Napping and other fun health stuff

by DavalosMcCormack on January 7, 2008

Forget that old idea about an apple a day keeps the doctor away, a nap a day is much more effective. That’s the finding from some researchers at the Center for Brain and Behaviour Research at the University of Haifa. They say a 90 minute daytime nap can help speed up the process of long term memory consolidation.What is a long-term memory? They defined it as a memory that doesn’t disappear the next day or that only disappears after many years. The study is important because it shows that it doesn’t take a full night’s sleep to consolidate these memories in the brain.
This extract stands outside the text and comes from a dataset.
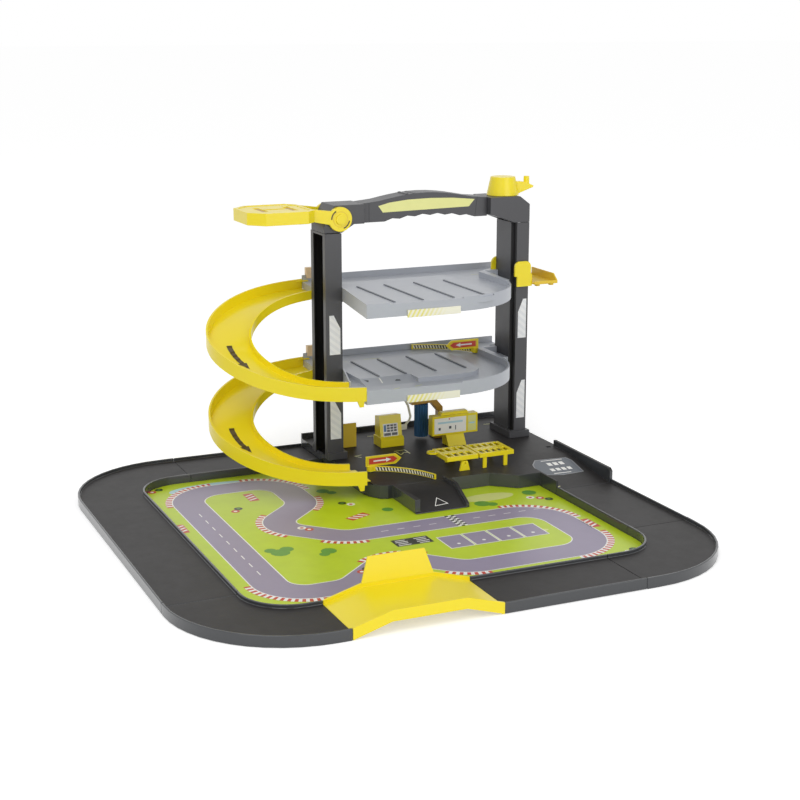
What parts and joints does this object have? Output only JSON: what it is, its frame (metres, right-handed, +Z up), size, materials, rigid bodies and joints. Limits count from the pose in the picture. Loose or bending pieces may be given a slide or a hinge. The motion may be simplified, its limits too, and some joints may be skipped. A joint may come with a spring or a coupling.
{
  "type": "toy garage",
  "caption": "Toy garage with a ring road round a play mat, a raised base, two decks, curved ramps, a crank lift, a folding helipad and a carry handle.",
  "frame": {"origin": "centre of the ring road's square footprint, on the floor, on the underside of the play mat", "axes": "+Z up; +X toward the lift side; -Y toward the side with the bridge"},
  "size_m": [0.644, 0.62, 0.3648],
  "materials": {
    "charcoal_shell": "moulded, fine spark texture",
    "grey_shell": "moulded, satin",
    "yellow_shell": "moulded, polished",
    "mat_print": "printed board",
    "cream_trim": "moulded, satin",
    "ochre_shell": "moulded, satin",
    "blue_brush": "ribbed foam",
    "steel_pin": "turned"
  },
  "bodies": {
    "frame": {"road_back": "charcoal_shell", "road_back_left": "charcoal_shell", "road_front_left": "charcoal_shell", "road_front": "charcoal_shell", "road_front_right": "charcoal_shell", "road_right": "charcoal_shell", "play_mat": "mat_print", "bridge": "yellow_shell", "garage_base": "charcoal_shell", "exit_ramp": "charcoal_shell", "left_pillar": "charcoal_shell", "right_pillar": "charcoal_shell", "left_pillar_foot": "charcoal_shell", "right_pillar_foot": "charcoal_shell", "left_head": "charcoal_shell", "right_head": "charcoal_shell", "carry_handle": "charcoal_shell", "lower_deck": "grey_shell", "upper_deck": "grey_shell", "lower_shelf_left": "charcoal_shell", "lower_shelf_right": "charcoal_shell", "upper_shelf_left": "charcoal_shell", "upper_shelf_right": "charcoal_shell", "lower_board": "cream_trim", "upper_board": "cream_trim", "lower_ramp": "yellow_shell", "upper_ramp": "yellow_shell", "lower_clip": "yellow_shell", "upper_clip": "yellow_shell", "screw_top_bearing": "steel_pin", "screw_low_bearing": "steel_pin", "helipad_pin": "steel_pin", "exit_gate_pin": "steel_pin", "deck_gate_pin": "steel_pin", "side_panel": "yellow_shell", "fuel_pump": "yellow_shell", "pump_hose": "cream_trim", "wash_frame": "ochre_shell", "control_screen": "yellow_shell", "screen_stand": "yellow_shell", "service_table": "yellow_shell", "rocker_leg_front": "yellow_shell", "rocker_leg_rear": "yellow_shell"},
    "lift": {"lift_carriage": "yellow_shell", "lift_tray": "yellow_shell"},
    "crank": {"lift_crank": "yellow_shell", "crank_shaft": "steel_pin", "crank_gear": "cream_trim"},
    "screw": {"lift_screw": "cream_trim", "screw_gear": "cream_trim"},
    "helipad": {"helipad": "yellow_shell", "helipad_cap_front": "yellow_shell", "helipad_cap_rear": "yellow_shell"},
    "exit_gate": {"exit_gate": "yellow_shell"},
    "deck_gate": {"deck_gate": "yellow_shell"},
    "wash_roller": {"wash_roller": "blue_brush"},
    "service_rocker": {"service_rocker": "yellow_shell"}
  },
  "joints": [
    {"name": "lift_travel", "type": "slide", "parent": "frame", "child": "lift", "axis": [0, 0, 1], "range_m": [-0.183, 0]},
    {"name": "crank_turn", "type": "hinge", "parent": "frame", "child": "crank", "pos_m": [0.268, 0.222, 0.341], "axis": [0, 0, 1], "range_deg": [-1650, 3]},
    {"name": "screw_turn", "type": "hinge", "parent": "frame", "child": "screw", "pos_m": [0.284, 0.222, 0.307], "axis": [0, 0, 1], "range_deg": [-3, 1650]},
    {"name": "helipad_fold", "type": "hinge", "parent": "frame", "child": "helipad", "pos_m": [0.03, 0.222, 0.3245], "axis": [0, 1, 0], "range_deg": [0, 90]},
    {"name": "exit_gate_swing", "type": "hinge", "parent": "frame", "child": "exit_gate", "pos_m": [0.0395, 0.128, 0.019], "axis": [0, 0, 1], "range_deg": [-30, 12]},
    {"name": "deck_gate_swing", "type": "hinge", "parent": "frame", "child": "deck_gate", "pos_m": [0.2435, 0.2465, 0.1277], "axis": [0, 0, 1], "range_deg": [0, 32]},
    {"name": "wash_roller_spin", "type": "hinge", "parent": "frame", "child": "wash_roller", "pos_m": [0.162, 0.243, 0.025], "axis": [0, 0, 1], "continuous": true},
    {"name": "service_rocker_tilt", "type": "hinge", "parent": "frame", "child": "service_rocker", "pos_m": [0.1485, 0.084, 0.0285], "axis": [0, 1, 0], "range_deg": [-6, 6]}
  ],
  "couplings": [
    {"joint": "crank_turn", "follows": "lift_travel", "rad_per_m": 157.08},
    {"joint": "screw_turn", "follows": "lift_travel", "rad_per_m": -157.08}
  ]
}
The only problem now is trying to find 90 minutes in the day to take a nap? Do you think the boss would mind if you told them “Hey, I need to remember some stuff, I’m just going to sleep for an hour and a half”.

Maybe we’d better stick with the apple, at least for now.
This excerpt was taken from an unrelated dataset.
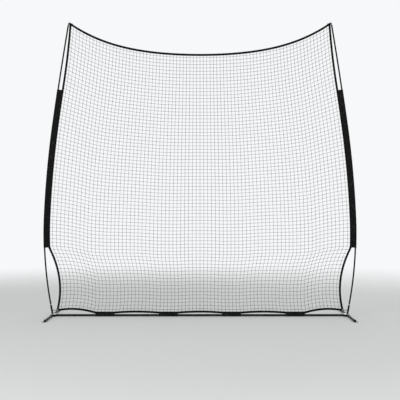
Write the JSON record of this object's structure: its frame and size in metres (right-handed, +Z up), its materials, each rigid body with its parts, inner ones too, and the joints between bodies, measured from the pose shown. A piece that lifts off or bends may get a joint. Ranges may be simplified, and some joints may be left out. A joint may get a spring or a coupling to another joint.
{
  "type": "ball stop net",
  "caption": "Free-standing sports barrier net on two bowed poles, with a ground bar, angled pole sockets and folding legs with peg holes.",
  "frame": {"origin": "on the ground, midway between the two feet and between the front and back legs", "axes": "+X across the net to the right as seen from the front, +Y from the front to the back, +Z up"},
  "size_m": [3.7138, 1.136, 3.5001],
  "materials": {
    "black_steel": "black powder coat, satin",
    "zinc_steel": "bright zinc plate",
    "aluminium": "turned, satin",
    "black_plastic": "moulded nylon",
    "black_rubber": "moulded, fine grain",
    "black_fibreglass": "pultruded fibreglass, semi-gloss",
    "elastic_cord": "braided elastic cord",
    "black_polyester": "smooth woven polyester, slight sheen",
    "black_webbing": "woven polyester webbing",
    "black_twine": "knotted polyethylene twine"
  },
  "bodies": {
    "stand": {"base_tube_centre": "black_steel", "base_tube_left": "black_steel", "base_tube_right": "black_steel", "tube_spigot_left": "zinc_steel", "tube_spigot_right": "zinc_steel", "blind_rivets": "zinc_steel", "button_spring_left": "zinc_steel", "button_spring_right": "zinc_steel", "foot_bracket_left": "zinc_steel", "foot_bracket_right": "zinc_steel", "pole_socket_left": "black_steel", "pole_socket_right": "black_steel", "net_hook_left": "zinc_steel", "net_hook_right": "zinc_steel", "pivot_rivets_left": "zinc_steel", "pivot_rivets_right": "zinc_steel", "pole_lower_left": "black_fibreglass", "pole_lower_right": "black_fibreglass", "pole_middle_left": "black_fibreglass", "pole_middle_right": "black_fibreglass", "pole_upper_left": "black_fibreglass", "pole_upper_right": "black_fibreglass", "pole_ferrules_left": "aluminium", "pole_ferrules_right": "aluminium", "pole_foot_left": "aluminium", "pole_foot_right": "aluminium", "tip_pin_left": "aluminium", "tip_pin_right": "aluminium", "shock_cord_left": "elastic_cord", "shock_cord_right": "elastic_cord", "pole_sleeve_left": "black_polyester", "pole_sleeve_right": "black_polyester", "border_top": "black_webbing", "border_bottom": "black_webbing", "border_left": "black_webbing", "border_right": "black_webbing", "net": "black_twine", "base_pockets_left": "black_polyester", "base_pockets_right": "black_polyester", "corner_loop_left": "black_webbing", "corner_loop_right": "black_webbing", "corner_patches": "black_webbing", "eyelets": "zinc_steel", "elastic_loop_left": "elastic_cord", "elastic_loop_right": "elastic_cord"},
    "button_left": {"snap_button_left": "zinc_steel"},
    "button_right": {"snap_button_right": "zinc_steel"},
    "leg_front_left": {"leg_front_left": "black_steel", "leg_plug_front_left": "black_plastic", "foot_front_left": "black_rubber"},
    "leg_front_right": {"leg_front_right": "black_steel", "leg_plug_front_right": "black_plastic", "foot_front_right": "black_rubber"},
    "leg_back_left": {"leg_back_left": "black_steel", "leg_plug_back_left": "black_plastic", "foot_back_left": "black_rubber"},
    "leg_back_right": {"leg_back_right": "black_steel", "leg_plug_back_right": "black_plastic", "foot_back_right": "black_rubber"}
  },
  "joints": [
    {"name": "front_left_leg_fold", "type": "hinge", "parent": "stand", "child": "leg_front_left", "pos_m": [-1.748, -0.03401, 0.0155], "axis": [0, 0, 1], "range_deg": [0, 90]},
    {"name": "back_left_leg_fold", "type": "hinge", "parent": "stand", "child": "leg_back_left", "pos_m": [-1.748, 0.03401, 0.0155], "axis": [0, 0, -1], "range_deg": [0, 90]},
    {"name": "left_button_press", "type": "slide", "parent": "stand", "child": "button_left", "axis": [0, 0, -1], "range_m": [0, 0.0037], "stiffness_N_per_m": 1500, "springref_m": -0.002, "deforming": ["button_spring_left"]},
    {"name": "front_right_leg_fold", "type": "hinge", "parent": "stand", "child": "leg_front_right", "pos_m": [1.748, -0.03401, 0.0155], "axis": [0, 0, -1], "range_deg": [0, 90]},
    {"name": "back_right_leg_fold", "type": "hinge", "parent": "stand", "child": "leg_back_right", "pos_m": [1.748, 0.03401, 0.0155], "axis": [0, 0, 1], "range_deg": [0, 90]},
    {"name": "right_button_press", "type": "slide", "parent": "stand", "child": "button_right", "axis": [0, 0, -1], "range_m": [0, 0.0037], "stiffness_N_per_m": 1500, "springref_m": -0.002, "deforming": ["button_spring_right"]}
  ]
}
Surgery Won’t Help You Get a Good Night’s Sleep

Millions of Americans suffer from sleep apnea, a condition that causes them to stop breathing dozens, sometimes hundreds of times a night. They wake up tired, exhausted, as if they’d never slept at all. As if that weren’t bad enough they also snore like a buzz saw, keeping anyone near them awake as well.

It’s not surprising that many folks look for help in fixing this, and some turn to surgery. Well, now researchers at the University of Adelaide in Australia, say that surgery to repair the upper airway is not effective, and that in many cases it leads to a recurrence of the problem within 12-24 months.
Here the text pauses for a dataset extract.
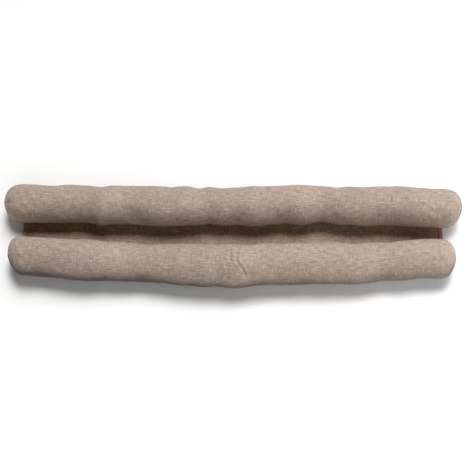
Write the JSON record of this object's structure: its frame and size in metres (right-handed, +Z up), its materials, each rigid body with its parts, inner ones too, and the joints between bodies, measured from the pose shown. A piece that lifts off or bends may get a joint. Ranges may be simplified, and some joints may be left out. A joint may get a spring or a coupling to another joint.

They also found that up to 62 percent of patients who had surgery reported long-term side effects, such as dry throat, difficulty in swallowing, voice changes, and disturbances of smell and taste.

Instead of surgery, the researchers recommended weight loss and use of a breathing machine at night, to help the individual get a good night’s rest.

Sleep apnea is no small matter. It dramatically increases a person’s risk of a serious motor accident, as well as diminishing the quality of their life.

Overweight? It’s Not Your Fault – it’s the Economy’s!

If you are battling bulge and wonder why it’s so hard to shed some of those excess pounds don’t start blaming yourself – blame the economy. Well, sort of. That’s one of the many fascinating tidbits in a new book “The Fattening of America: How the Economy Makes Us Fat, If It Matters, and What to Do About It.”

The authors, Finkelstein and Zuckerman, say the way our society and economy works it is easier to put on weight than to take it off (they need a a doctorate to tell us that?). On the flip side they do also explore the role that business and policy makers play in America’s obesity epidemic. They say if we, as a nation, want to do something about obesity, we need to make changes in our economy to make it cheaper and easier to be thin, not fat.

And I’m sure the lovely folks at Cheetos and McD and all those other purveyors of fine foods will be happy to contribute political funds to make sure it happens.